I then drafted “Pistol” Pete Maravich with the third pick in that year’s draft (remember San Francisco) and later in the draft picked international players, 6-4 Manuel Raga (Mexico’s greatest player) in the 10th round and 18-year-old 6-10, 275-pound Dino Meneghin of Italy in the 11th. Both played for Italy’s Varese team in the Division I Italian League.

When I found out Maravich would eventually get a two million dollar contract offer, I left for the ABA’s Pittsburgh team called the Pipers. The Hawks never did contact either of my late picks – Dino played 28 years in Italy and 15 years later was chosen the greatest player in the history of international basketball. He was inducted into the Hall of Fame four years ago. Raga, until he was injured, was called “the Jerry West” of international ball.
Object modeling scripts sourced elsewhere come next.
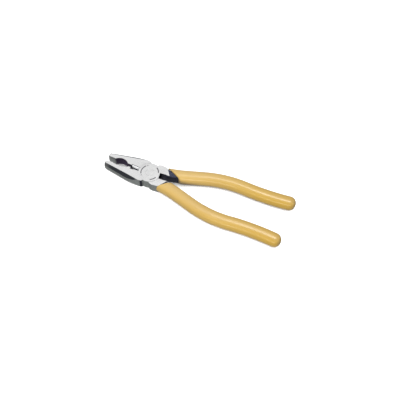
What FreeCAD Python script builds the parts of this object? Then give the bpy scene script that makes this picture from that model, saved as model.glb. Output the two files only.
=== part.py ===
"""Lineman pliers, modelled in millimetres.

Two forged halves cross in a lap joint, turn on one rivet and carry a dipped vinyl grip each.
The two halves share one plan: the second is the first turned over about the long axis.
Their pipe grips and cutting bevels are ground a little differently.
The frame has the jaws toward -X, the handles toward +X and +Z up.
Its origin is on the pivot axis, level with the flat underside of the head.
"""
import FreeCAD, Part
import math
import os
import Sketcher

V = FreeCAD.Vector

# Every driving dimension: alias, value in millimetres or degrees, meaning.
# The plan points are those of the closed pliers. A half's own jaw lies on -Y and its handle on +Y.
DIMENSIONS = [
    ("head_thick", 11.4, "thickness of the head"),
    ("lap_gap", 0.02, "half of the play between the two lapped discs"),
    ("open_angle", 3.7, "turn of each half from closed, in the rest pose"),
    ("jaw_gap", 0.05, "half of the gap between the closed jaws"),
    ("nose_x", 50.7, "pivot to the tip of the nose"),
    ("nose_half", 4.5, "half width of the closed nose"),
    ("cheek_x", 24.0, "where the straight flank of the jaw ends"),
    ("cheek_half", 11.6, "half width of the head there"),
    ("cheek_radius", 56.0, "radius of the flank from there to the widest point"),
    ("wide_x", 9.5, "where the head is widest"),
    ("wide_half", 13.2, "half width of the head there"),
    ("notch_x", 5.2, "outer corner of the shoulder beside the notch"),
    ("notch_half", 13.0, "half width of the head there"),
    ("notch_foot_x", 3.7, "foot of the slanted shoulder, inside the lap disc"),
    ("notch_foot_half", 11.3, "half width at that foot"),
    ("disc_radius", 11.9, "radius of the lap disc"),
    ("seat_radius", 12.05, "radius of the seat cut for the other half's disc"),
    ("crotch_x", 10.9, "pivot to the flat of the crotch"),
    ("crotch_y", 2.7, "inner side of the handle at the crotch"),
    ("crotch_far", 18.0, "far end of the cut that opens the crotch"),
    ("crotch_reach", 5.0, "how far that cut passes the long axis"),
    ("shoulder_start", 4.8, "near end of the shoulder, inside the disc"),
    ("shoulder_foot", 10.6, "half width of the shoulder at that end"),
    ("shoulder_x", 5.6, "where the handle's shoulder leaves the disc"),
    ("shoulder_y", 12.1, "half width of the shoulder there"),
    ("heel_x", 8.8, "outer corner of the shoulder"),
    ("heel_y", 12.9, "half width of the shoulder at that corner"),
    ("face_out_x", 15.6, "outer end of the ground face on the handle"),
    ("face_out_y", 11.9, "half width of the handle there"),
    ("face_in_x", 21.5, "inner end of the ground face on the handle"),
    ("face_in_y", 2.3, "inner side of the handle there"),
    ("rivet_radius", 4.5, "radius of the rivet"),
    ("bore_radius", 4.53, "radius of the hole in the half that turns on the rivet"),
    ("rivet_edge", 0.1, "chamfer at each end of the rivet"),
    ("flank_slope", 14.4, "angle of the flank bevel's upper edge to the long axis"),
    ("flank_start", 2.15, "half width of the ground face at the tip of the nose"),
    ("disc_flank_drop", 61.0, "angle of the flank bevel to the face on the disc's side"),
    ("seat_flank_drop", 36.0, "angle of the flank bevel to the face on the seat's side"),
    ("nose_thin", 0.7, "how much lower the face is at the tip of the nose"),
    ("nose_edge", 0.6, "bevel across the tip of the nose"),
    ("thin_x", 22.0, "where the face starts to fall toward the nose"),
    ("serration_start", 50.4, "pivot to the first of the serrations on the flat nose"),
    ("serration_pitch", 0.95, "spacing of those serrations"),
    ("serration_width", 0.76, "width of one of them"),
    ("serration_depth", 0.32, "depth of those serrations"),
    ("serration_count", 8, "number of those serrations"),
    ("upper_recess_x", 34.0, "pivot to the middle of the pipe grip in the upper jaw"),
    ("upper_recess_half", 7.2, "half length of the pipe grip there"),
    ("upper_recess_depth", 3.0, "depth of the pipe grip there"),
    ("lower_recess_x", 33.0, "pivot to the middle of the pipe grip in the lower jaw"),
    ("lower_recess_half", 9.0, "half length of the pipe grip there"),
    ("lower_recess_depth", 2.4, "depth of the pipe grip there"),
    ("tooth_pitch", 1.5, "spacing of the teeth in the pipe grip"),
    ("tooth_depth", 0.55, "depth of those teeth"),
    ("cutter_start", 21.6, "outer end of the cutter"),
    ("cutter_length", 9.6, "length of the cutter"),
    ("upper_cutter_bevel", 1.0, "setback of the upper jaw's cutting bevel at the face"),
    ("lower_cutter_bevel", 2.3, "setback of the lower jaw's cutting bevel at the face"),
    ("mark_radius", 9.25, "radius of the ring of stamped dashes"),
    ("mark_width", 1.1, "width of those dashes"),
    ("mark_depth", 0.25, "depth of those dashes"),
    ("tang_thick", 9.9, "thickness of the tang"),
    ("tang_half", 4.9, "half width of the tang"),
    ("tang_round", 1.6, "rounding of the tang's long edges"),
    ("tang_end", 145.0, "pivot to the end of the tang"),
    ("path_x", 12.0, "start of the handle's centreline"),
    ("path_y", 5.75, "its distance from the long axis at the start"),
    ("path_angle", 3.1, "its angle to the long axis at the start"),
    ("rise_radius", 131.0, "radius of the first bend, away from the axis"),
    ("rise_angle", 13.7, "angle after that bend"),
    ("rise_run", 21.1, "straight run after it"),
    ("crown_radius", 115.0, "radius of the bend back toward the axis"),
    ("crown_angle", 8.2, "angle toward the axis after that bend"),
    ("flare_radius", 268.0, "radius of the last bend, which flares the end"),
    ("grip_half", 7.0, "half width of a grip"),
    ("grip_thick", 12.8, "thickness of a grip"),
    ("grip_base", 0.0, "height of a grip's underside, level with the head's"),
    ("grip_end", 155.0, "pivot to the end of a grip"),
    ("grip_round", 5.4, "rounding of a grip's long edges"),
    ("lip_outer_y", 14.5, "distance from the long axis at which the outer lip position holds"),
    ("lip_inner_y", 0.5, "distance from the long axis at which the inner lip position holds"),
    ("upper_lip_out_x", 12.6, "upper grip's front edge on the outer side"),
    ("upper_lip_in_x", 35.5, "upper grip's front edge on the inner side"),
    ("lower_lip_out_x", 12.2, "lower grip's front edge on the outer side"),
    ("lower_lip_in_x", 26.2, "lower grip's front edge on the inner side"),
]

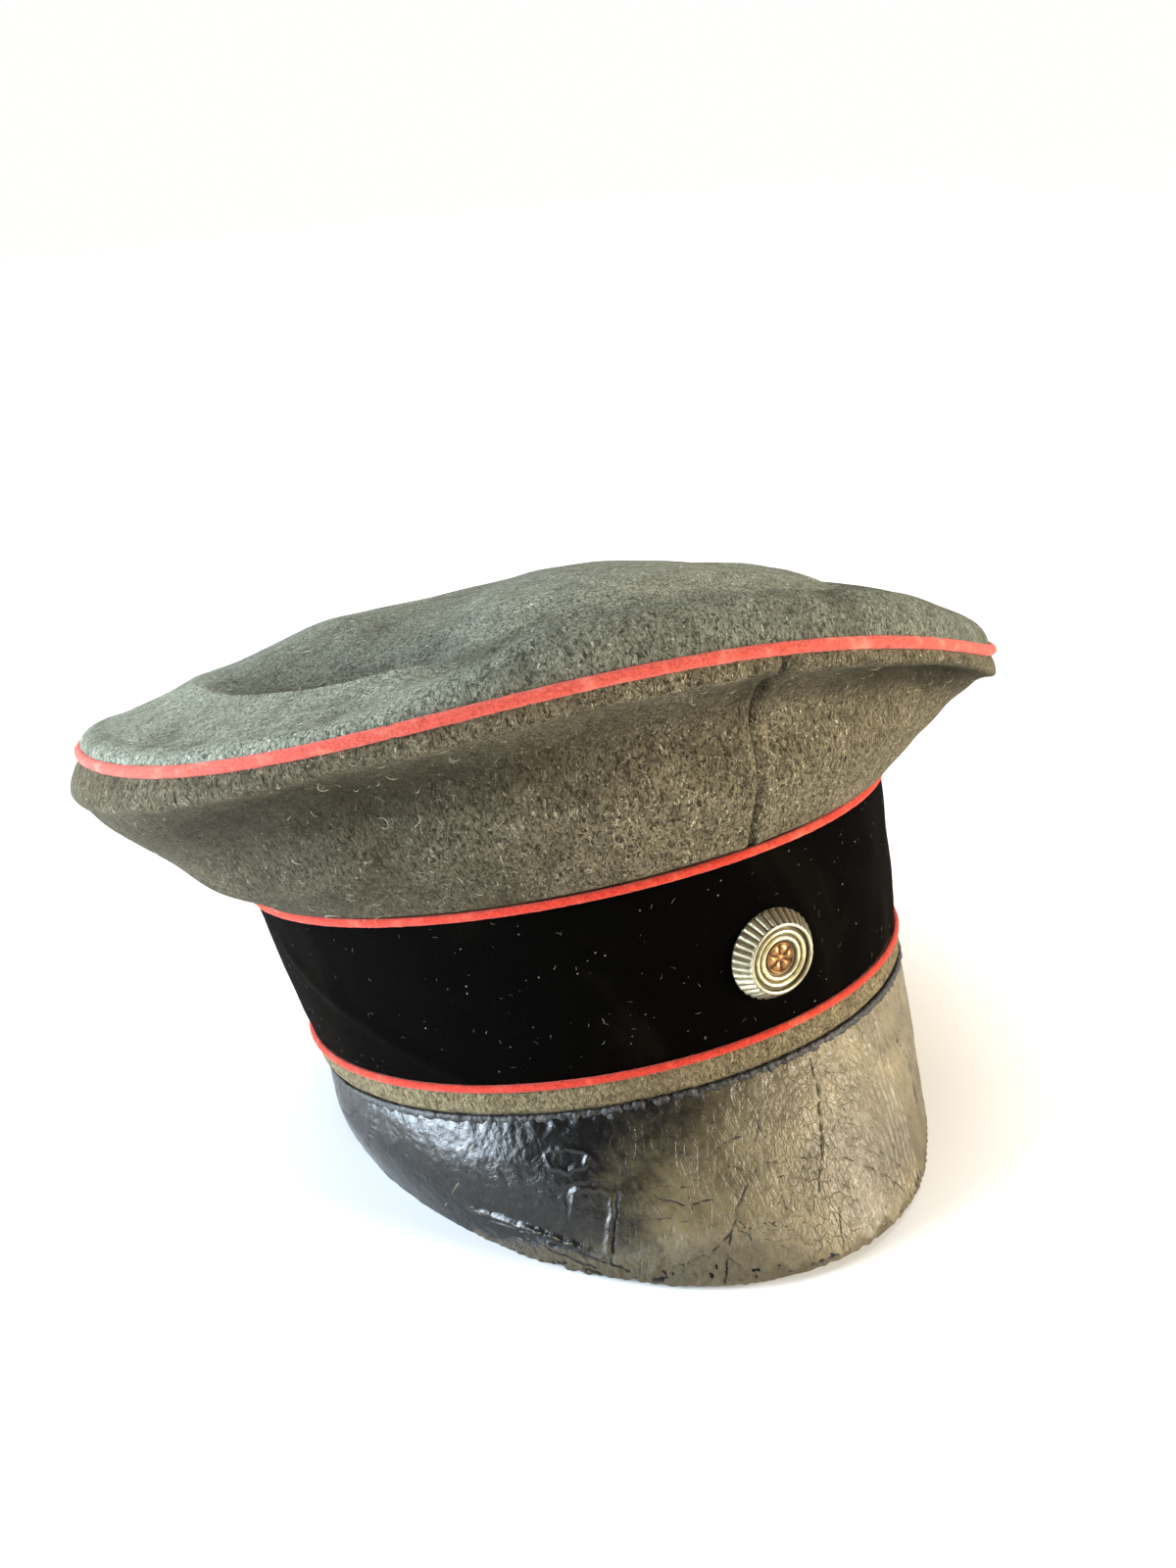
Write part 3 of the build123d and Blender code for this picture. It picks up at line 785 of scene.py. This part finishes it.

The Hawks then lost our best returning player, “Jumpin” Joe Caldwell, to the ABA when they failed to offer him a proper contract.

Had I stayed we would have signed Meneghin and Raga (who had said through back channels that he wanted to play in the NBA) to join with an alignment of “Sweet” Lou Hudson, Bill Bridges, Jim Davis and Joe Caldwell at forward (Joe could play two spots); Walt Bellamy and Newmark, plus Meneghin at forward and center; and Richie Guerin, Walt Hazzard, Butch Beard, Maravich and Raga at guards. We would have been the Boston Celtics of the 1970s.

In 1969-70 when we won the Western Division crown, the Hawks were 48-34 while the next season they fell to 36-46, losing Caldwell and Newmark. The 1971-72 record was also 36-46. Meanwhile, I sunk the Condors, named for a dying California bird, because after the merger between the NBA and ABA fell through, my ownership team faded away.

The rest is history, or have I missed anything?

It’s been a great run – and you ain’t seen nothin’ yet.